More severe soil acidification under N deposition and/or N addition might elicit significant changes in soil N cycling. Apart from the direct effect of soil pH on soil Q_min, the indirect effect via changing the size of soil microbial biomass is also important. Soil pH generally dominates the distribution patterns of bacteria (Fierer and Jackson 2006) and fungi at the global scale (Tedersoo et al 2014). The bacterial community is more sensitive to soil pH than fungi (Rousk et al 2010). Moreover, the fungal: bacterial growth is significantly decreased with soil pH ranging from 3 to 8 (Rousk et al 2011). The meta-analysis showed that soil pH has decreased on average by 0.26 in natural ecosystems (Tian and Niu 2015) and 0.5 in croplands (Guo et al 2010). To meet the food demand in the context of population growth, the fertilizer inputs might not decrease in the next century (Erisman et al 2008), which will strengthen soil acidification. Eventually, soil acidification would fortify the microbial ability of soil N mineralization.

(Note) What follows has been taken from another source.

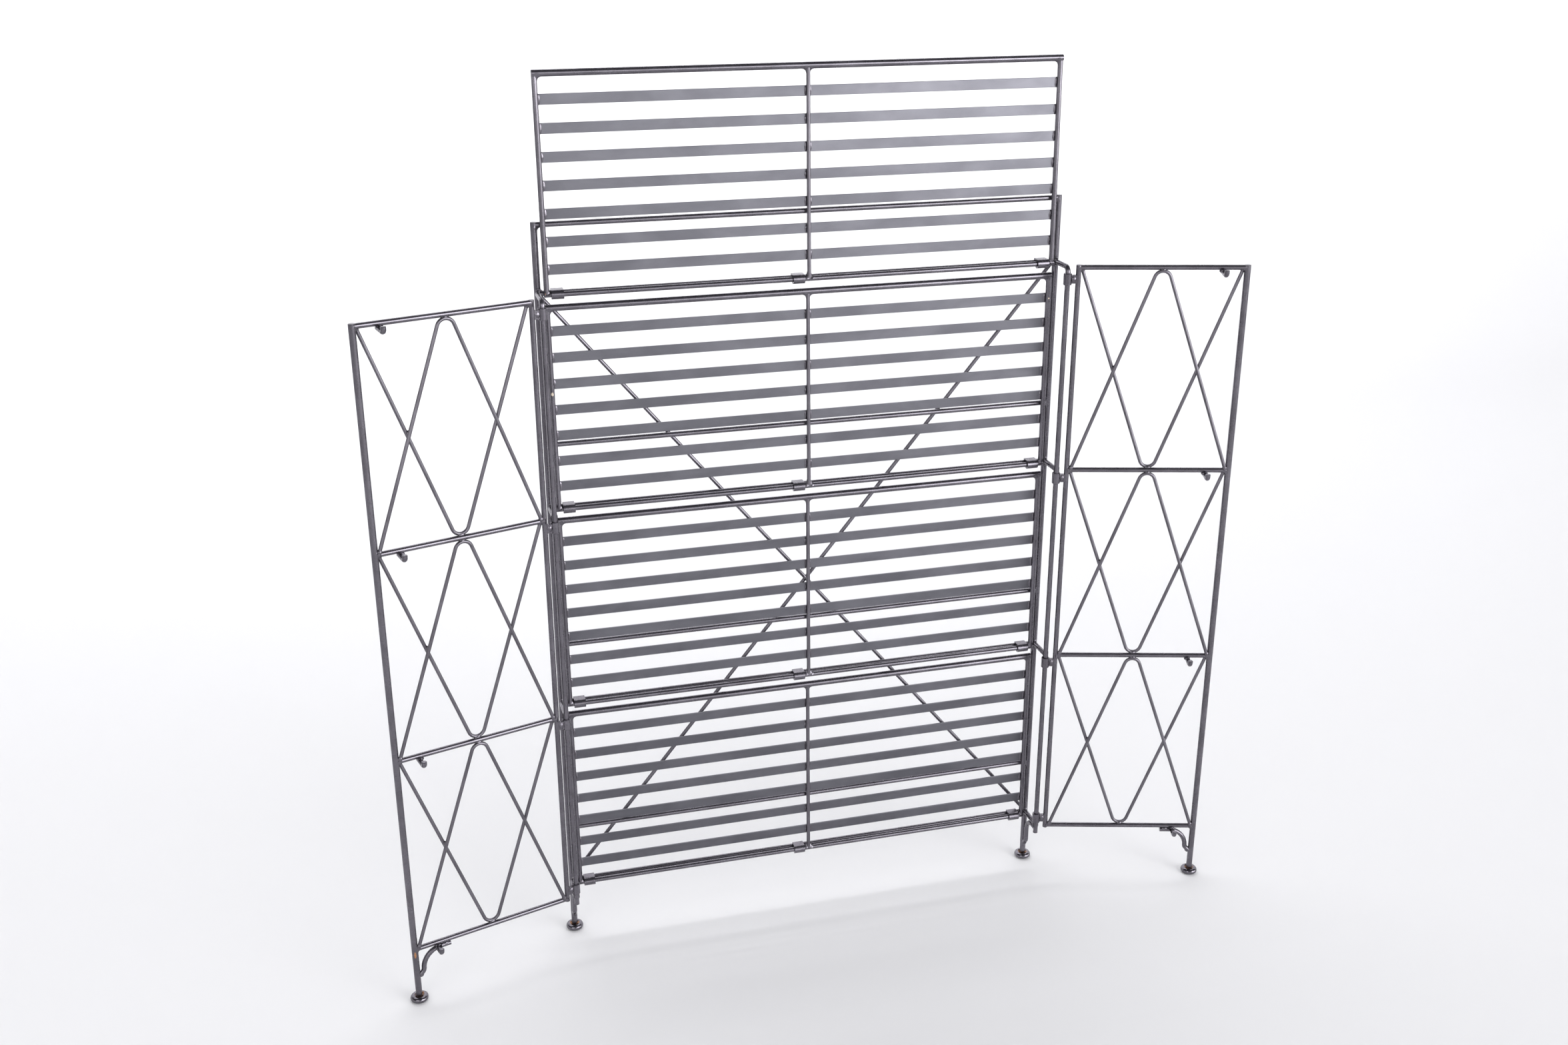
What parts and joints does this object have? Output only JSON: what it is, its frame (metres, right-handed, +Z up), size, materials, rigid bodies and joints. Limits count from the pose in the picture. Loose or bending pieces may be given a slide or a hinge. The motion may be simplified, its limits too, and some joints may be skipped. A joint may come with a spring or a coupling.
{
  "type": "folding etagere",
  "caption": "Folding iron etagere: a braced back frame with slatted shelves that hinge up against it and lattice side frames that swing in over them.",
  "frame": {"origin": "on the floor, midway between the four feet in the stored, partly folded pose", "axes": "+X to the right as seen from the front, +Y from front to back, +Z up; left and right in the names are as seen from the front"},
  "size_m": [1.3728, 0.1564, 1.4019],
  "materials": {
    "rods": "satin black over dark iron",
    "wires": "satin black over dark iron",
    "slats": "dark gunmetal with cloudy stains",
    "hinge_fittings": "satin black, rubbed at the edges",
    "feet": "black with rubbed, rusting rims"
  },
  "bodies": {
    "back_frame": {"back_rail_1": "rods", "back_rail_2": "rods", "back_rail_3": "rods", "back_rail_4": "rods", "gallery_lower_rails": "rods", "gallery_top_rail": "rods", "half_cross_braces": "wires", "left_hinge_rod": "rods", "left_rear_foot": "feet", "left_rear_knee_bracket": "rods", "left_rear_post": "rods", "left_standoff_arms": "rods", "long_cross_brace": "wires", "right_hinge_rod": "rods", "right_rear_foot": "feet", "right_rear_knee_bracket": "rods", "right_rear_post": "rods", "right_standoff_arms": "rods", "shelf_knuckles_1": "hinge_fittings", "shelf_knuckles_2": "hinge_fittings", "shelf_knuckles_3": "hinge_fittings", "shelf_knuckles_4": "hinge_fittings"},
    "left_side": {"left_arch_wires": "wires", "left_front_foot": "feet", "left_front_post": "rods", "left_hinge_collars": "hinge_fittings", "left_inner_post": "rods", "left_knee_bracket": "rods", "left_shelf_hooks": "hinge_fittings", "left_side_rails": "rods", "left_vee_wires": "wires"},
    "right_side": {"right_arch_wires": "wires", "right_front_foot": "feet", "right_front_post": "rods", "right_hinge_collars": "hinge_fittings", "right_inner_post": "rods", "right_knee_bracket": "rods", "right_shelf_hooks": "hinge_fittings", "right_side_rails": "rods", "right_vee_wires": "wires"},
    "shelf_1": {"shelf_1_centre_rod": "wires", "shelf_1_front_rod": "rods", "shelf_1_rear_rod": "rods", "shelf_1_side_rods": "rods", "shelf_1_slats": "slats"},
    "shelf_2": {"shelf_2_centre_rod": "wires", "shelf_2_front_rod": "rods", "shelf_2_rear_rod": "rods", "shelf_2_side_rods": "rods", "shelf_2_slats": "slats"},
    "shelf_3": {"shelf_3_centre_rod": "wires", "shelf_3_front_rod": "rods", "shelf_3_rear_rod": "rods", "shelf_3_side_rods": "rods", "shelf_3_slats": "slats"},
    "shelf_4": {"shelf_4_centre_rod": "wires", "shelf_4_front_rod": "rods", "shelf_4_rear_rod": "rods", "shelf_4_side_rods": "rods", "shelf_4_slats": "slats"}
  },
  "joints": [
    {"name": "shelf_1_fold", "type": "hinge", "parent": "back_frame", "child": "shelf_1", "pos_m": [0, 0.05239, 0.094], "axis": [1, 0, 0], "range_deg": [0, 91.17]},
    {"name": "shelf_2_fold", "type": "hinge", "parent": "back_frame", "child": "shelf_2", "pos_m": [0, 0.05239, 0.425], "axis": [1, 0, 0], "range_deg": [0, 91.17]},
    {"name": "shelf_3_fold", "type": "hinge", "parent": "back_frame", "child": "shelf_3", "pos_m": [0, 0.05239, 0.756], "axis": [1, 0, 0], "range_deg": [0, 91.17]},
    {"name": "shelf_4_fold", "type": "hinge", "parent": "back_frame", "child": "shelf_4", "pos_m": [0, 0.05239, 1.087], "axis": [1, 0, 0], "range_deg": [0, 91.17]},
    {"name": "left_side_swing", "type": "hinge", "parent": "back_frame", "child": "left_side", "pos_m": [-0.407, 0.01474, 0], "axis": [0, 0, -1], "range_deg": [-163.5, 71.5]},
    {"name": "right_side_swing", "type": "hinge", "parent": "back_frame", "child": "right_side", "pos_m": [0.407, 0.01474, 0], "axis": [0, 0, 1], "range_deg": [-163.5, 71.5]}
  ]
}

Current soil N models are built on either the dynamics of N pool (Wang et al 2004) or the empirical response of soil mineralization to temperature (Paul et al 2002). However, the microbial mechanisms have not been well presented in models to predict soil N availability. Soil microbial properties, like the size of microbial biomass and the stoichiometry, are very sensitive to environmental changes (Buchkowski et al 2015). With mounting data on the stoichiometry of microbial biomass (Xu et al 2013), it is urgent to incorporate soil microbial mechanisms into global N cycling model (Wieder et al 2015a).

We are aware that changes in soil microbial community and extracellular enzymes are also important for soil N cycling. However, due to data paucity, they are unable to be included in this study. The projection of soil biogeochemical processes will be more precise when the responses of soil microbial communities are taken into consideration (Karhu et al 2014). Soil extracellular enzymes are the direct participants in biogeochemical processes, which have drawn growing attentions in biogeochemical processes (Chen et al 2018), and there are many enzymes in N cycling, such as urease, proteinase, amidases, and deaminases, etc However, there is a shortage of data to reveal the influences of soil enzymes on soil Q_min on a global scale. In addition, soil Q_min was calculated using the data from laboratory incubation, which might be higher than that calculated using in situ data, but they could show a similar relationship at the global scale (r² = 0.87) (Xu et al 2017). The relationships between soil Q_min and the impacting factors remain to be tested when there would be enough data from field studies.